* BEGIN Dataset content *
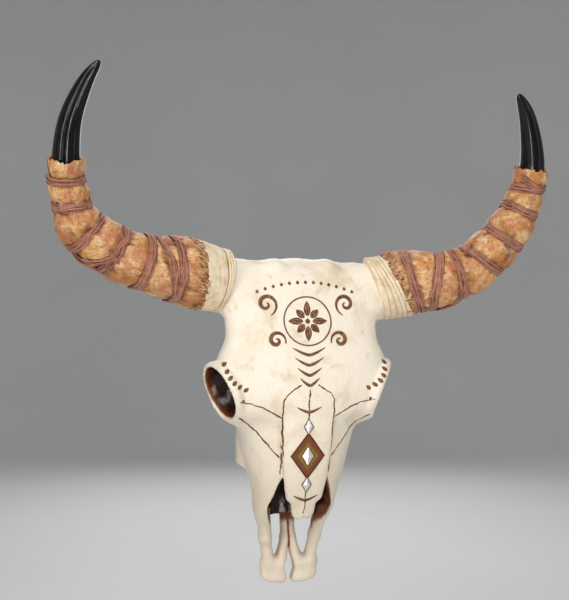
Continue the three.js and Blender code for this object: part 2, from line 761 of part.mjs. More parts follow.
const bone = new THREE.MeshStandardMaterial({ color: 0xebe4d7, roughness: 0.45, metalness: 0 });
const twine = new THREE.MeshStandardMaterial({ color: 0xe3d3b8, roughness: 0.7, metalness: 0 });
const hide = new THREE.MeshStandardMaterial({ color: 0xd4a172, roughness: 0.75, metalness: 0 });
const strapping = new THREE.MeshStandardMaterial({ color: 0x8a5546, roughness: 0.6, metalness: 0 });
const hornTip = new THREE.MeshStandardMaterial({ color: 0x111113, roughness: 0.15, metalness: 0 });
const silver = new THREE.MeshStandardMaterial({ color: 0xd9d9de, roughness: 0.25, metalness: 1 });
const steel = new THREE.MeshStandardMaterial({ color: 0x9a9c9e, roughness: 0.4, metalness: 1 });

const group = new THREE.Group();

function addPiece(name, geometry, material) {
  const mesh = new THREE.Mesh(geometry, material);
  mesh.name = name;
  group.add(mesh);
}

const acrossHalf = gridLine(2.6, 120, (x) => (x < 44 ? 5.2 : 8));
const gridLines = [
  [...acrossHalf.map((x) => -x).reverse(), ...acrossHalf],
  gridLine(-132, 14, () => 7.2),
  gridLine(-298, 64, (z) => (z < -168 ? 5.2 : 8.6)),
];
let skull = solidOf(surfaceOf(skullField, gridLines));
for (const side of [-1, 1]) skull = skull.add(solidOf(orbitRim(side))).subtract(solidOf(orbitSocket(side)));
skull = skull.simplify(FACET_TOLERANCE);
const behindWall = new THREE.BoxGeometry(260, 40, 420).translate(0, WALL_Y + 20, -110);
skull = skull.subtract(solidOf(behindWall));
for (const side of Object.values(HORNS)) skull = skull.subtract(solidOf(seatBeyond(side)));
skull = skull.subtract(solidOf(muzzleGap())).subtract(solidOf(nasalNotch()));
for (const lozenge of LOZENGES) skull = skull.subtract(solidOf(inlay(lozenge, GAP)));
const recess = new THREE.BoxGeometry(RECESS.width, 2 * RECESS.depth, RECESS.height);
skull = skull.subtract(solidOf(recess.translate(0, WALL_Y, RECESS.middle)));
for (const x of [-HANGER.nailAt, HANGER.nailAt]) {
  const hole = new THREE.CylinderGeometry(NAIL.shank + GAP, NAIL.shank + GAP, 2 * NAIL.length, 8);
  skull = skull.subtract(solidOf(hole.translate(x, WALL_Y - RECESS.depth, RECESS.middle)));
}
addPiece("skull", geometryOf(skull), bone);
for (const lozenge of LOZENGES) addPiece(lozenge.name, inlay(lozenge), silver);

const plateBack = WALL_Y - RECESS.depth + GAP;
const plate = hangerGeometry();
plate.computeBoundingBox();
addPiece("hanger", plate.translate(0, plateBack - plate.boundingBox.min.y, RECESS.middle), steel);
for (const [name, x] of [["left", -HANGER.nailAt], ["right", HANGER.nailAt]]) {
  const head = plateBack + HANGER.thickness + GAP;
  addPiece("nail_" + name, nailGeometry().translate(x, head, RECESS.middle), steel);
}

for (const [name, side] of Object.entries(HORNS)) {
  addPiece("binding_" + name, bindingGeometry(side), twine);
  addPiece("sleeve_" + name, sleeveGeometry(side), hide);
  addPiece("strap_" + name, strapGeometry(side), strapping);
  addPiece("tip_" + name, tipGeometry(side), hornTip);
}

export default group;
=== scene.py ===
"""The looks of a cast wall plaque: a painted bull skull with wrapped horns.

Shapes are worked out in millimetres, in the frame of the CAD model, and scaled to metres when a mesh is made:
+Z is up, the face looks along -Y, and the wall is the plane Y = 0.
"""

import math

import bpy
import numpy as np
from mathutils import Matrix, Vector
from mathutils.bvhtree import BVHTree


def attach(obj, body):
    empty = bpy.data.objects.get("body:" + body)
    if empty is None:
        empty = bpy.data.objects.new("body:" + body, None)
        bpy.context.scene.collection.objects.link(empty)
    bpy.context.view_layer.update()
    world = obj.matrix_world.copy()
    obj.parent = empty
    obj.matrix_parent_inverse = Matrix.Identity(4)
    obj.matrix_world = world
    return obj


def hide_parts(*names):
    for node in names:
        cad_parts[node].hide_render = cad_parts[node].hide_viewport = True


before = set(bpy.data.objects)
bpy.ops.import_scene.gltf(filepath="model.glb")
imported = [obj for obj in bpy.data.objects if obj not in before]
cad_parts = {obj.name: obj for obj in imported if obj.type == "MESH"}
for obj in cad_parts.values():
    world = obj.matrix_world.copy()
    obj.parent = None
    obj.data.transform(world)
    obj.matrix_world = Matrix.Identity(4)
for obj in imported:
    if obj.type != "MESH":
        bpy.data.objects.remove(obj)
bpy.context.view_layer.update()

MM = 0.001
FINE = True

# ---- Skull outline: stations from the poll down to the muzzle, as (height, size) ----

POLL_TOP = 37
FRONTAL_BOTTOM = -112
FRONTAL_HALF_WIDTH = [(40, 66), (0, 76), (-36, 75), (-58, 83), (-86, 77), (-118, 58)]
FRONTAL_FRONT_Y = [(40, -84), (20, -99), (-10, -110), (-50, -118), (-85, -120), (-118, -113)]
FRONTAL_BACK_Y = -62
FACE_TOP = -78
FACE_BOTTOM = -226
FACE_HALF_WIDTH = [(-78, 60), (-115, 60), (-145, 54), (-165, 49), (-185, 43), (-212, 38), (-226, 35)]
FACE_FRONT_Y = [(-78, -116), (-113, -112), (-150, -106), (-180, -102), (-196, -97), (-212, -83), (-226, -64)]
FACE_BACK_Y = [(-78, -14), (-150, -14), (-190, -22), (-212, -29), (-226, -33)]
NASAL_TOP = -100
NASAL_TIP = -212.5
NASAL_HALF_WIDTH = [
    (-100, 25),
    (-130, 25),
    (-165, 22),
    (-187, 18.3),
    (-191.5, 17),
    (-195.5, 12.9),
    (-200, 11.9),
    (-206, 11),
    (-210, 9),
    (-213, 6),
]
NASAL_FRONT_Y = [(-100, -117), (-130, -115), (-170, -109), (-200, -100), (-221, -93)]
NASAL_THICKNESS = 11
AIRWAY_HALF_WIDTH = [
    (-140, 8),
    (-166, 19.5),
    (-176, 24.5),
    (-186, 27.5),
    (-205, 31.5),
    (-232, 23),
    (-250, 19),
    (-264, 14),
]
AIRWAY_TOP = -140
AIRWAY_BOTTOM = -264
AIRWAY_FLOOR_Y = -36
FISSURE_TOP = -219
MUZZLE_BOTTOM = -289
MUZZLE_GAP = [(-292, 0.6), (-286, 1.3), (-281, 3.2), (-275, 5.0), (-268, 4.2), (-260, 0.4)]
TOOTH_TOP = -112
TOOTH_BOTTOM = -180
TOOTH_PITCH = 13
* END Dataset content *
**Exercise aim:**
Each line from the line containing "const plateBack = WALL_Y" through the line containing "imported = [obj" is to be transcribed exactly, and no other line.

**Response to this exercise:**
const plateBack = WALL_Y - RECESS.depth + GAP;
const plate = hangerGeometry();
plate.computeBoundingBox();
addPiece("hanger", plate.translate(0, plateBack - plate.boundingBox.min.y, RECESS.middle), steel);
for (const [name, x] of [["left", -HANGER.nailAt], ["right", HANGER.nailAt]]) {
  const head = plateBack + HANGER.thickness + GAP;
  addPiece("nail_" + name, nailGeometry().translate(x, head, RECESS.middle), steel);
}

for (const [name, side] of Object.entries(HORNS)) {
  addPiece("binding_" + name, bindingGeometry(side), twine);
  addPiece("sleeve_" + name, sleeveGeometry(side), hide);
  addPiece("strap_" + name, strapGeometry(side), strapping);
  addPiece("tip_" + name, tipGeometry(side), hornTip);
}

export default group;
=== scene.py ===
"""The looks of a cast wall plaque: a painted bull skull with wrapped horns.

Shapes are worked out in millimetres, in the frame of the CAD model, and scaled to metres when a mesh is made:
+Z is up, the face looks along -Y, and the wall is the plane Y = 0.
"""

import math

import bpy
import numpy as np
from mathutils import Matrix, Vector
from mathutils.bvhtree import BVHTree


def attach(obj, body):
    empty = bpy.data.objects.get("body:" + body)
    if empty is None:
        empty = bpy.data.objects.new("body:" + body, None)
        bpy.context.scene.collection.objects.link(empty)
    bpy.context.view_layer.update()
    world = obj.matrix_world.copy()
    obj.parent = empty
    obj.matrix_parent_inverse = Matrix.Identity(4)
    obj.matrix_world = world
    return obj


def hide_parts(*names):
    for node in names:
        cad_parts[node].hide_render = cad_parts[node].hide_viewport = True


before = set(bpy.data.objects)
bpy.ops.import_scene.gltf(filepath="model.glb")
imported = [obj for obj in bpy.data.objects if obj not in before]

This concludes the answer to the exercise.